Dipartimento di Ingegneria informatica, automatica e gestionale

Given their independence from operators and potentially unrestricted range of operations, Autonomous Underwater Vehicles (AUVs) are considered key enablers of a host of applications of the Blue Economy. A critical requirement for AUVs is that of being able to self-localize so that the data they collect are clearly marked with position information. Localization is challenging underwater, as GPS and other technologies that use radio frequencies do not work in water. This has brought to the development of solutions that often involve costly technology and operations that are impractical to use in many situations, such as when swift and affordable localization is required.
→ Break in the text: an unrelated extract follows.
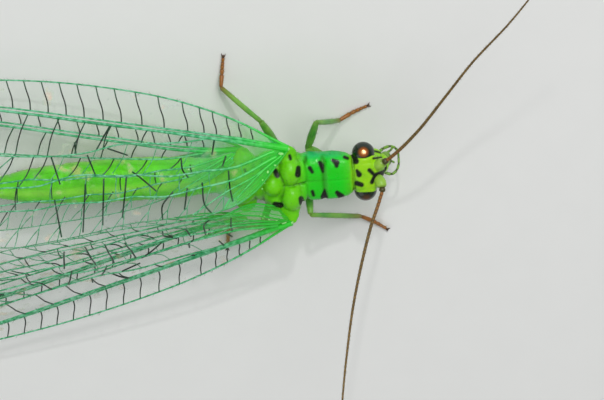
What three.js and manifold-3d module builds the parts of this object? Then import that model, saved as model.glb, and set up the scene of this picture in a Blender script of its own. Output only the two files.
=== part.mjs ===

In this paper, we present a method for localizing AUVs that lends itself to be used in such situations, while providing localization that is as accurate as that from more expensive methods. Our method is based on pre-deployed acoustic beacons (whose coordinates do not need to be known by the AUV) and on mainstream sensors usually available onboard most AUVs. It employs an adaptive Extended Kalman Filter (EKF) that exploits statistical techniques to overcome the inaccuracies of baseline EKF when the noise of the environment or of the instrumentation is time-varying or unknown. We demonstrate the effectiveness of our method for accurate AUV localization through simulations and experiments at sea with an AUV and commercial acoustic transducers. Our results show swift determination of the beacon positions and meter-level localization, suggesting that our method can be effectively used in most underwater applications.